Oregon
Fentanyl State of Emergency Declared in Portland, Oregon
Several elected leaders in Oregon declared a state of emergency on Tuesday for downtown Portland over the public health and public safety crisis fueled by fentanyl. Oregon Gov. Tina Kotek, Portland Mayor Ted Wheeler, and Multnomah County Chair Jessica Vega Pederson made the declaration for a 90-day period during which collaboration and response will come from a command center downtown, the AP reports. The three governments are directing their agencies to work with first responders in connecting people addicted to the synthetic opioid with resources including drug treatment programs and to crack down on drug sales.
“Our country and our state have never seen a drug this deadly addictive, and all are grappling with how to respond,” Kotek said in a statement. The declaration is a recommendation from a governor-established task force that met for several months last year to determine ways to rejuvenate downtown Portland. People addicted to fentanyl who interact with first responders in Portland’s downtown in the next 90 days will be triaged by this new command center. Staff can connect people with various resources from a bed in a drug treatment center to meeting with a behavioral health clinician to help with registering for food stamps.

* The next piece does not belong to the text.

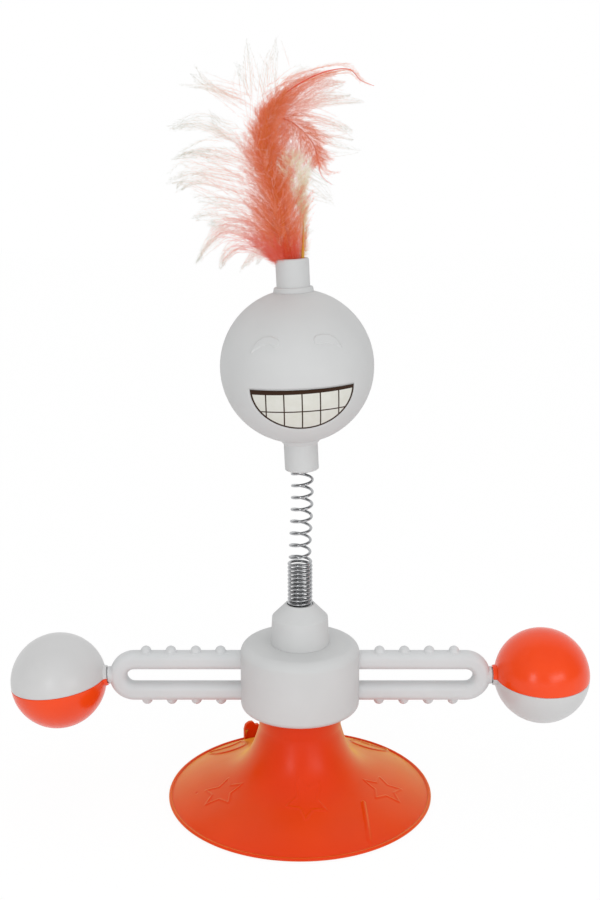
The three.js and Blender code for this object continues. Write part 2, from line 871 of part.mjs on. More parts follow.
function headBall() {
  const outerTop = THREE.MathUtils.radToDeg(Math.acos((holderRadius + gap) / headRadius));
  const outerBottom = THREE.MathUtils.radToDeg(Math.acos((socketRadius + gap) / headRadius));
  const innerTop = THREE.MathUtils.radToDeg(Math.acos((holderRadius + gap) / headInside));
  const innerBottom = THREE.MathUtils.radToDeg(Math.acos((socketRadius + gap) / headInside));
  const outline = [
    ...arc(0, 0, headRadius, outerTop, -outerBottom, 11),
    ...arc(0, 0, headInside, -innerBottom, innerTop, 7),
  ];
  return solid(turned(outline, 26));
}

/** An outline in the plane of the face, driven through the front of the head. */
function driven(outline) {
  const options = { depth: headRadius, bevelEnabled: false, curveSegments: 7 };
  return new THREE.ExtrudeGeometry(outline, options).rotateX(Math.PI / 2).translate(0, -headRadius * 0.3, 0);
}

function ballOf(radius) {
  return solid(new THREE.SphereGeometry(radius, 24, 16).rotateX(Math.PI / 2));
}

/** The grin: half an ellipse under a straight top edge. */
function grinOutline(margin) {
  const outline = new THREE.Shape();
  outline.moveTo(-grinHalfWidth - margin, grinTop + margin);
  outline.lineTo(-grinHalfWidth - margin, grinTop);
  outline.absellipse(0, grinTop, grinHalfWidth + margin, grinDrop + margin, Math.PI, 2 * Math.PI, false);
  outline.lineTo(grinHalfWidth + margin, grinTop + margin);
  return outline;
}

/** An eye shut in a laugh: a bow that is blunt at its inner end and runs out to a tip. */
function eyeOutline(side) {
  const at = (x, z) => [eyeOffset + side * x, z];
  const middle = (eyeInner + eyeOuter) / 2;
  const outline = new THREE.Shape();
  outline.moveTo(...at(eyeOuter, eyeTipHeight));
  outline.quadraticCurveTo(...at(eyeOuter - 1.2, eyeTop), ...at(middle, eyeTop));
  outline.quadraticCurveTo(...at(eyeInner + 1.4, eyeTop), ...at(eyeInner, eyeEndHeight + eyeWidth * 0.8));
  outline.quadraticCurveTo(...at(eyeInner, eyeEndHeight), ...at(eyeInner + 1, eyeEndHeight));
  outline.quadraticCurveTo(...at(middle, eyeTop - eyeWidth + 0.3), ...at(middle + 1, eyeTop - eyeWidth));
  outline.quadraticCurveTo(...at(eyeOuter - 1.6, eyeTop - eyeWidth), ...at(eyeOuter, eyeTipHeight));
  return outline;
}

function headShells() {
  const whole = headBall();
  const far = 2 * headRadius;
  const frontSide = solid(block([-far, -far, -far], [far, -gap / 2, far]));
  const rearSide = solid(block([-far, gap / 2, -far], [far, far, far]));
  const recess = solid(driven(grinOutline(gap))).subtract(ballOf(headRadius - grinRecess));
  const relief = ballOf(headRadius + eyeRelief).subtract(ballOf(headRadius - headWall / 2));
  const eyes = [-1, 1].map((side) => solid(driven(eyeOutline(side))).intersect(relief));
  const front = whole.intersect(frontSide).subtract(recess).add(eyes[0]).add(eyes[1]);
  const lipOutside = headInside - lipClearance;
  const lipFoot = lipOutside + lipClearance + gap;
  const lipInner = lipOutside - lipWall;
  const lip = turned(
    [
      [lipInner, headLipWidth],
      [lipFoot, headLipWidth],
      [lipFoot, headLipWidth / 2],
      [lipOutside, gap],
      [lipOutside, -headLipWidth / 2],
      [lipInner, -headLipWidth / 2],
    ],
    24,
  ).rotateX(-Math.PI / 2);
  const passage = rod(clampFlangeRadius + gap, -far, far, 16);
  const rear = whole.intersect(rearSide).add(cut(solid(lip), passage));
  return { front, rear };
}

const { front, rear } = headShells();
place(head, "head_front_shell", front, whitePlastic);
place(head, "head_rear_shell", rear, whitePlastic);

function grinPlateShape() {
  const plateTop = headRadius - grinRecess + gap + grinPlate;
  const layer = ballOf(plateTop).subtract(ballOf(plateTop - grinPlate));
  return solid(driven(grinOutline(0))).intersect(layer);
}

place(head, "grin_plate", grinPlateShape(), toothWhite);

/** The socket under the head: a tube for the top of the spring, a ring against the head and a flange inside it. */
function springSocket() {
  return turned(
    [
      [socketBoreRadius, socketFoot],
      [socketRadius - socketEdge, socketFoot],
      [socketRadius, socketFoot + socketEdge],
      [socketRadius, socketFoot + socketLength],
      [socketRingRadius, socketRingTop - gap],
      [socketRadius, socketRingTop - gap],
      [socketRadius, -flangeLevel],
      [clampFlangeRadius, -flangeLevel],
      [clampFlangeRadius, clampFlangeThickness - flangeLevel],
      [0, clampFlangeThickness - flangeLevel],
      [0, socketFoot + socketBoreDepth],
      [socketBoreRadius, socketFoot + socketBoreDepth],
    ],
    18,
  );
}

/** The holder on top of the head: a ring on the head, a tube for the quills, and a flange and a closed end inside. */
function featherHolder() {
  const floor = holderTop - holderBoreDepth;
  const end = floor - (holderRadius - holderBoreRadius);
  return turned(
    [
      [0, end],
      [holderRadius, end],
      [holderRadius, flangeLevel - clampFlangeThickness],
      [clampFlangeRadius, flangeLevel - clampFlangeThickness],
      [clampFlangeRadius, flangeLevel],
      [holderRadius, flangeLevel],
      [holderRadius, holderRingFoot + gap],
      [holderRingRadius, holderRingFoot + gap],
      [holderRingRadius - holderEdge / 3, holderRingFoot + holderRingHeight],
      [holderRadius, holderRingFoot + holderRingHeight],
      [holderRadius, holderTop - holderEdge],
      [holderRadius - holderEdge, holderTop],
      [holderBoreRadius, holderTop],
      [holderBoreRadius, floor],
      [0, floor],
    ],
    18,
  );
}

place(head, "spring_socket", springSocket(), whitePlastic);
place(head, "feather_holder", featherHolder(), whitePlastic);

// Feathers: where each quill stands in the holder, and the line that its down follows above it, in shares of its height
const feathers = [
  {
    name: "feather_coral_tall",
    quill: [-1.9, -1.5],
    height: tallHeight,
    line: [
      [-0.049, -0.061, 0.122],
      [-0.07, -0.092, 0.26],
      [-0.104, -0.092, 0.427],
      [-0.147, -0.092, 0.565],
      [-0.162, -0.092, 0.687],
      [-0.124, -0.092, 0.809],
      [-0.046, -0.092, 0.901],
      [0.076, -0.092, 0.962],
      [0.214, -0.092, 1],
      [0.336, -0.092, 0.977],
      [0.443, -0.092, 0.901],
    ],
    width: tallWidth,
    depth: tallDepth,
    material: coralDown,
  },
  {
    name: "feather_coral_curl",
    quill: [0.2, 2.5],
    height: curlHeight,
    line: [
      [-0.021, 0.153, 0.17],
      [-0.064, 0.213, 0.468],
      [-0.055, 0.209, 0.809],
      [0.032, 0.209, 1],
      [0.17, 0.209, 0.979],
      [0.277, 0.209, 0.809],
      [0.33, 0.209, 0.574],
    ],
    width: curlWidth,
    depth: curlDepth,
    material: coralDown,
  },
  {
    name: "feather_cream",
    quill: [2.9, 0.3],
    height: creamHeight,
    line: [
      [0.086, 0.014, 0.205],
      [0.123, 0.023, 0.477],
      [0.118, 0.023, 0.75],
      [0.068, 0.023, 1],
    ],
    width: creamWidth,
    depth: creamDepth,
    material: creamDown,
  },
];

/** The down of a feather: an ellipse carried along its line, thin at both ends. */
function downAlong({ quill, height, line, width, depth }) {
  const start = holderTop + downStart;
  const points = [new THREE.Vector3(quill[0], quill[1], start)];
  line.forEach(([x, y, z]) => points.push(new THREE.Vector3(x * height, y * height, holderTop + z * height)));
  const curve = new THREE.CatmullRomCurve3(points, false, "centripetal");
  const steps = 5 + 2 * points.length;
  const sides = 8;
  const positions = [];
  const triangles = [];
  for (let i = 0; i <= steps; i++) {
    const t = i / steps;
    const middle = curve.getPointAt(t);
    const along = curve.getTangentAt(t);
    const across = new THREE.Vector3(-along.z, 0, along.x).normalize();
    const swell = Math.sin(Math.PI * Math.min(1, 0.03 + 0.94 * t ** 0.75)) ** 0.8;
    for (let k = 0; k < sides; k++) {
      const angle = (2 * Math.PI * k) / sides;
      const wide = Math.max(width * swell, quillRadius * 1.5) * Math.cos(angle);
      const deep = Math.max(depth * Math.min(1, swell * 1.3), quillRadius * 1.5) * Math.sin(angle);
      positions.push(middle.x + across.x * wide, middle.y + deep, middle.z + across.z * wide);
      if (i === steps) continue;
      const here = i * sides + k;
      const beside = i * sides + ((k + 1) % sides);
      triangles.push(here, here + sides, beside, beside, here + sides, beside + sides);
    }
  }
  const end = steps * sides;
  for (let k = 1; k < sides - 1; k++) {
    triangles.push(0, k, k + 1, end, end + k + 1, end + k);
  }
  const geometry = new THREE.BufferGeometry();
  geometry.setAttribute("position", new THREE.Float32BufferAttribute(positions, 3));
  geometry.setIndex(triangles);
  return geometry;
}

for (const feather of feathers) {
  const [x, y] = feather.quill;
  const quill = rod(quillRadius, holderTop - quillDepth, holderTop + 2 * downStart, 6).translate(x, y, 0);
  place(head, feather.name, join(downAlong(feather), quill), feather.material);
}

const glueFoot = holderTop - holderBoreDepth + gap;
const quillHoles = feathers.map(({ quill }) =>
  rod(quillRadius + gap, holderTop - quillDepth - gap, holderTop, 6).translate(quill[0], quill[1], 0),
);
const glue = cut(solid(rod(holderBoreRadius - gap, glueFoot, glueFoot + glueHeight, 12)), ...quillHoles);
place(head, "glue_plug", glue, clearGlue);

export default toy;
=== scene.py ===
# %% [markdown]
# # A spinning cat toy
# A suction cup carries a hub that turns on a ball bearing. Two rubber arms with ball ends stand out of the
# hub, and a smiling head with a feather plume sways above it on a coil spring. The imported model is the
# frame: it says where each piece is and what it moves with. Every surface below is worked out in
# millimetres and laid over that frame.

# %% Load the frame
import json

import bmesh
import bpy
import numpy as np
from mathutils import Matrix, Vector


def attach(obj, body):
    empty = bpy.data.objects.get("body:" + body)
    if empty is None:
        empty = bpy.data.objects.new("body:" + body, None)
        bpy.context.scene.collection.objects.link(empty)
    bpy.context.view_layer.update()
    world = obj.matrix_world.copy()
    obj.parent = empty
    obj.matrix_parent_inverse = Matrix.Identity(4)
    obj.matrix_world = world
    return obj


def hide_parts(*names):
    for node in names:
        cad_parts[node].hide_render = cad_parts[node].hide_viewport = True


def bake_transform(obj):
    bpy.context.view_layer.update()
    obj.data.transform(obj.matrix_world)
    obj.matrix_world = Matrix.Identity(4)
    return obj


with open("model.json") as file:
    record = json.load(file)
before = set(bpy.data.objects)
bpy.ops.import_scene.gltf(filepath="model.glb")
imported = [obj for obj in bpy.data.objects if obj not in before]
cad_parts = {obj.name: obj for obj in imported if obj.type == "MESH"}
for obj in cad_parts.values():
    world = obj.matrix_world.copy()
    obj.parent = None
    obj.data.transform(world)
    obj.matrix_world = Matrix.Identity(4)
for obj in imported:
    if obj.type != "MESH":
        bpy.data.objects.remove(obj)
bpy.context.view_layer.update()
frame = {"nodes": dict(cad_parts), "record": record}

MM = 0.001

# %% [markdown]
# ## Camera
# The photograph was taken from a little above, close enough for the near side to look larger. The lens, the
# height and the tilt were worked out from the round rims of the cup, the hub and the head, so they are
# typed in as found.

# %% Camera
camera_distance = 444.1
camera_height = 238.8
camera_pitch = 13.0
lens_length = 50
sensor_width = 36

camera = bpy.data.cameras.new("camera")
camera.lens = lens_length
camera.sensor_width = sensor_width
camera.clip_start = 0.01
viewer = bpy.data.objects.new("camera", camera)
viewer.location = (0, -camera_distance * MM, camera_height * MM)
viewer.rotation_euler = (np.radians(90 - camera_pitch), 0, 0)
bpy.context.scene.collection.objects.link(viewer)
bpy.context.scene.camera = viewer
bpy.context.scene.view_settings.view_transform = "Standard"
print("camera", tuple(round(v, 4) for v in viewer.location))

# %% [markdown]
# ## From arrays to meshes
# A surface is a grid of points, rows by columns. Cells join neighbouring points, and a grid can wrap round
# in either direction. Rows that shrink to one point make a pole, and merging doubled points closes poles
# and seams, so every mesh comes out as a closed skin whose faces look outwards.


# %% Grids, meshes and pieces
def cells(rows, columns, wrap_rows, wrap_columns):
    """Corner numbers of a grid's cells: cell (i, j) joins rows i and i + 1 with columns j and j + 1."""
    number = np.arange(rows * columns).reshape(rows, columns)
    if wrap_rows:
        number = np.vstack([number, number[:1]])
    if wrap_columns:
        number = np.hstack([number, number[:, :1]])
    corners = [number[:-1, :-1], number[:-1, 1:], number[1:, 1:], number[1:, :-1]]
    return np.stack(corners, -1).reshape(-1, 4)


def capped(grid, tips):
    """A grid of rings with a row added at each end, all of whose points lie at the tip given for that end."""
    ends = np.repeat(tips, grid.shape[1], 1)
    return np.concatenate([ends[:1], grid, ends[1:]])


def mesh_of(name, points, faces, fields=None, chart=None):
    """A mesh from points (n, 3) in millimetres and arrays of corner numbers. Fields are numbers per point."""
    mesh = bpy.data.meshes.new(name)
    corners = np.concatenate([face.ravel() for face in faces])
    sizes = np.concatenate([np.full(len(face), face.shape[1]) for face in faces])
    mesh.vertices.add(len(points))
    mesh.vertices.foreach_set("co", (points * MM).ravel())
    mesh.loops.add(len(corners))
    mesh.loops.foreach_set("vertex_index", corners)
    mesh.polygons.add(len(sizes))
    mesh.polygons.foreach_set("loop_start", np.concatenate([[0], np.cumsum(sizes)[:-1]]))
    mesh.update(calc_edges=True)
    for field, values in (fields or {}).items():
        mesh.attributes.new(field, "FLOAT", "POINT").data.foreach_set("value", values.ravel())
    if chart is not None:
        mesh.uv_layers.new(name="chart").data.foreach_set("uv", chart[corners].ravel())
    return mesh


def close_up(mesh, merge=0.002):
    """Merges doubled points, so that poles and seams close, and turns every face outwards."""
    shape = bmesh.new()
    shape.from_mesh(mesh)
    bmesh.ops.remove_doubles(shape, verts=shape.verts, dist=merge * MM)
    bmesh.ops.recalc_face_normals(shape, faces=shape.faces)
    shape.to_mesh(mesh)
    shape.free()


# %% Pieces that move with a body
def place(name, mesh, material, body, slot, stands_for=()):
    """Makes the mesh a named piece that moves with a body, and hides the solids that it stands for."""
    mesh.materials.append(material)
    mesh.polygons.foreach_set("use_smooth", np.ones(len(mesh.polygons), bool))
    piece = bpy.data.objects.new(name, mesh)
    bpy.context.scene.collection.objects.link(piece)
    if body:
        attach(piece, body)
    if stands_for:
        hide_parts(*stands_for)
    print(f"{name}: {sum(len(p.vertices) - 2 for p in mesh.polygons)} triangles")
    return piece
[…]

The effort also extends the Portland Police Bureau’s partnership with Oregon State Police to jointly patrol downtown streets for fentanyl sales. It additionally kicks off information campaigns centered on drug use prevention and recovery programs across the region. The county will expand outreach and training on how to administer Narcan, an overdose-reversal drug. The program doesn’t establish any goals to measure success. Kotek said the next 90 days will provide a road map for the next steps.